The plastic plate idea works great...it depends of course on how much space you are trying to fill. On my Tiger Coral knife, I wound up liking the effect of the CF so much I ground off even a little more of the Coral to make room for a larger Carbon Fiber spacer. I loved the way the black CF contrasted with the Coral.

You'll quickly find that your "error" will open up a whole world of ideas...

Dennis

Yeah Baby!:smokin

carycary
09-22-2002, 02:08 PM
OF course filling the gap poses another issue. The gap is not even so I will have to make it so. That may take some doing. I was not sure how to match the scales to the bolsters to begin with. The method I used was, with the bolsters clamped to the blank scale I scribed a line, then I used a rotary file in my drill press to get a very smooth cut to the line. That seemed to work ok but took a while as I had to sneak up on the scribe line to get it perfect. I understand there is a tool available to cut the scales to match the bolsters... I ordered it friday just to see how it would work. Have any of you used it?

edsel
09-22-2002, 06:06 PM
KKTS56 5/32 body x 3/32 pilot This is for setting a 2-56 socket head cap screw.

eh?

I thought that the screws used were 1-72.

Osprey Guy
09-22-2002, 07:49 PM
To further elaborate on some confusion regarding the stepdrills, I went to knifekits and discovered the following:

Stepdrill S-56 is described for use with socket head 2-56 screws, "the one for the kits"

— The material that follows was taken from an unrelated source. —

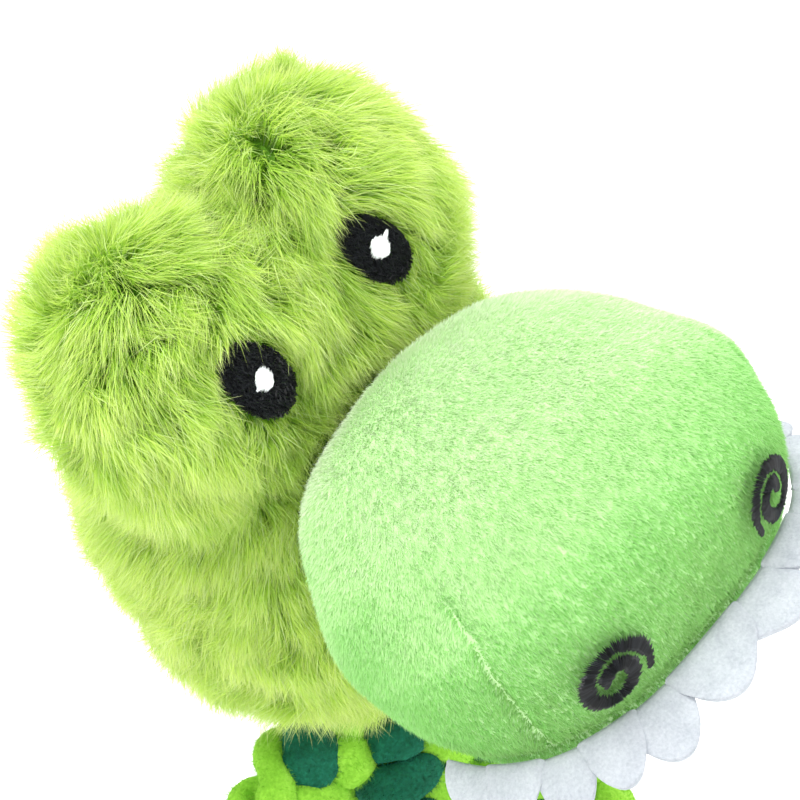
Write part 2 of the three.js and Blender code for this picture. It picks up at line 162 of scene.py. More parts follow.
def add(tree, kind, settings=None, links=None, stops=None):
    """Adds a node and returns its first output. settings are its properties or socket values, links are
    socket name: the output that feeds it, and stops are a colour ramp's (position, hex colour) pairs."""
    made = tree.nodes.new(kind)
    for key, value in (settings or {}).items():
        if isinstance(key, str) and hasattr(made, key):
            setattr(made, key, value)
        else:
            made.inputs[key].default_value = value
    for key, source in (links or {}).items():
        tree.links.new(source, made.inputs[key])
    if stops:
        elements = made.color_ramp.elements
        while len(elements) < len(stops):
            elements.new(0.5)
        for element, (place, code) in zip(elements, stops):
            element.position = place
            element.color = linear(code)
    return next((output for output in made.outputs if output.enabled), None)


def material(name):
    made = bpy.data.materials.new(name)
    made.use_nodes = True
    made.node_tree.nodes.clear()
    return made, made.node_tree


def pile_uv(tree):
    """The pile's own map: x is a random shade for each fibre, y the height along it. On the muzzle x also
    carries painted light on upward faces and painted shade at the seams.
    """
    split = tree.nodes.new("ShaderNodeSeparateXYZ")
    tree.links.new(add(tree, "ShaderNodeUVMap", {"uv_map": "pile"}), split.inputs["Vector"])
    return split.outputs["X"], split.outputs["Y"]


def long_pile_fur():
    """Acrylic faux fur: each fibre is mid green at its root and pale lime at its tip, so creases read
    darker, and light shines through the fibres. The darker roots are painted shade for the depths of the
    pile."""
    mat, tree = material("long_pile_acrylic_fur")
    shade, height = pile_uv(tree)
    place = tree.nodes.new("ShaderNodeTexCoord").outputs["Object"]
    patch = add(tree, "ShaderNodeTexNoise", {"Scale": 60.0, "Detail": 3.0, "Roughness": 0.6},
                {"Vector": place})
    # painted shade: this ramp darkens each fibre towards its root, so the depths between tufts read darker
    along = add(tree, "ShaderNodeValToRGB", links={"Fac": height},
                stops=[(0.0, "#86b638"), (0.35, "#b6da52"), (0.7, "#d8ee78"), (1.0, "#f0f8b0")])
    pale_amount = add(tree, "ShaderNodeMapRange", {"From Min": 0.6, "From Max": 1.0, "To Max": 0.6},
                      {"Value": shade})
    pale = add(tree, "ShaderNodeMix", {"data_type": "RGBA", 7: linear("#f4fdd2")},
               {6: along, "Factor": pale_amount})
    deep_amount = add(tree, "ShaderNodeMapRange", {"From Min": 0.45, "From Max": 0.7, "To Max": 0.55},
                      {"Value": patch})
    deep = add(tree, "ShaderNodeMix", {"data_type": "RGBA", "blend_type": "MULTIPLY", 7: linear("#d0e896")},
               {6: pale, "Factor": deep_amount})
    fibre = add(tree, "ShaderNodeBsdfPrincipled", {"Roughness": 0.5, "Specular IOR Level": 0.4},
                {"Base Color": deep})
    glow = add(tree, "ShaderNodeBsdfTranslucent", links={"Color": deep})
    mixed = add(tree, "ShaderNodeMixShader", {"Fac": 0.45}, {1: fibre, 2: glow})
    add(tree, "ShaderNodeOutputMaterial", links={"Surface": mixed})
    return mat


def cloth_material(name, stops, grain_mm, patch_mm, roughness, sheen, bump_mm, glow=0.0):
    """A napped cloth: fine grain mixed with broad patches drives its colour, the grain also its bump, and
    its sheen is the light that the raised fibres catch at a low angle."""
    mat, tree = material(name)
    place = tree.nodes.new("ShaderNodeTexCoord").outputs["Object"]
    grain = add(tree, "ShaderNodeTexNoise", {"Scale": 1000 / grain_mm, "Detail": 2.0, "Roughness": 0.6},
                {"Vector": place})
    patch = add(tree, "ShaderNodeTexNoise", {"Scale": 1000 / patch_mm, "Detail": 2.0}, {"Vector": place})
    both = add(tree, "ShaderNodeMix", {"Factor": 0.45}, {"A": grain, "B": patch})
    color = add(tree, "ShaderNodeValToRGB", links={"Fac": both}, stops=stops)
    bump = add(tree, "ShaderNodeBump", {"Strength": 0.6, "Distance": bump_mm * MM}, {"Height": grain})
    cloth = add(tree, "ShaderNodeBsdfPrincipled",
                {"Roughness": roughness, "Sheen Weight": sheen, "Sheen Roughness": 0.5,
                 "Specular IOR Level": 0.25,
                 "Sheen Tint": linear(stops[-1][1])}, {"Base Color": color, "Normal": bump})
    if glow:
        through = add(tree, "ShaderNodeBsdfTranslucent", links={"Color": color})
        cloth = add(tree, "ShaderNodeMixShader", {"Fac": glow}, {1: cloth, 2: through})
    add(tree, "ShaderNodeOutputMaterial", links={"Surface": cloth})
    return mat


def fur_backing():
    """Knitted backing of the fur: green, seen only deep between tufts."""
    return cloth_material("knitted_fur_backing", [(0.3, "#6ca62c"), (0.7, "#90c64a")], 1.2, 20, 0.95, 0.1,
                          0.3)


def minky_base():
    """Knitted ground of the short plush, seen between its fibres and as a darker line where seams draw it
    in."""
    return cloth_material("minky_ground", [(0.3, "#b4dc9a"), (0.7, "#c8eab0")], 0.9, 14, 0.9, 0.3, 0.2)


def minky_pile():
    """Short polyester plush with a brush-raised nap: greener and a little darker at the root, paler mint at
    the tip, with a soft shine where it leans. The tips run from green to pale mint by each fibre's shade,
    which carries painted light on faces that turn upwards and painted shade on faces that turn down and
    along the seams."""
    mat, tree = material("short_pile_minky")
    shade, height = pile_uv(tree)
    place = tree.nodes.new("ShaderNodeTexCoord").outputs["Object"]
    patch = add(tree, "ShaderNodeTexNoise", {"Scale": 160.0, "Detail": 3.0, "Roughness": 0.65},
                {"Vector": place})
    mixed = add(tree, "ShaderNodeMix", {"Factor": 0.18}, {"A": shade, "B": patch})
    # painted light and shade: the shade read here is high on upward faces and low on downward faces and at
    # the seams, so the pale end is painted light and the dark end painted shade
    tips = add(tree, "ShaderNodeValToRGB", links={"Fac": mixed},
               stops=[(0.0, "#5aa63c"), (0.2, "#9ccc78"), (0.36, "#aee490"), (0.5, "#c2eea8"),
                      (0.62, "#dcf7c6"),
                      (0.78, "#fafff0")])
    low = add(tree, "ShaderNodeMix", {"data_type": "RGBA", "blend_type": "MULTIPLY", "Factor": 1.0,
                                      7: linear("#d8ecc8")}, {6: tips})
    color = add(tree, "ShaderNodeMix", {"data_type": "RGBA"}, {6: low, 7: tips, "Factor": height})
    fibre = add(tree, "ShaderNodeBsdfPrincipled", {"Roughness": 0.45, "Specular IOR Level": 0.4,
                                                   "Sheen Weight": 0.2}, {"Base Color": color})
    glow = add(tree, "ShaderNodeBsdfTranslucent", links={"Color": color})
    both = add(tree, "ShaderNodeMixShader", {"Fac": 0.3}, {1: fibre, 2: glow})
    add(tree, "ShaderNodeOutputMaterial", links={"Surface": both})
    return mat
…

Stepdrill B-56 is described for use with socket head 2-56 screws also!

Aren't button heads used with the kits for scales and bolsters, NOT sockets? These are 2-56?
Are the 1-72's for the backspacers?

I've been wondering about this myself for awhile, just kept forgetting to ask.

Dennis

Yeah Baby!:smokin

Darrel Ralph
09-24-2002, 07:40 PM
Anyone looking for information on the kit screws:
The thread at the top of the forum has the information.
This is a sticky that will be up for a while.
FORGET every thing you hear and read it.
The thread explains the thread system for knifekits.com.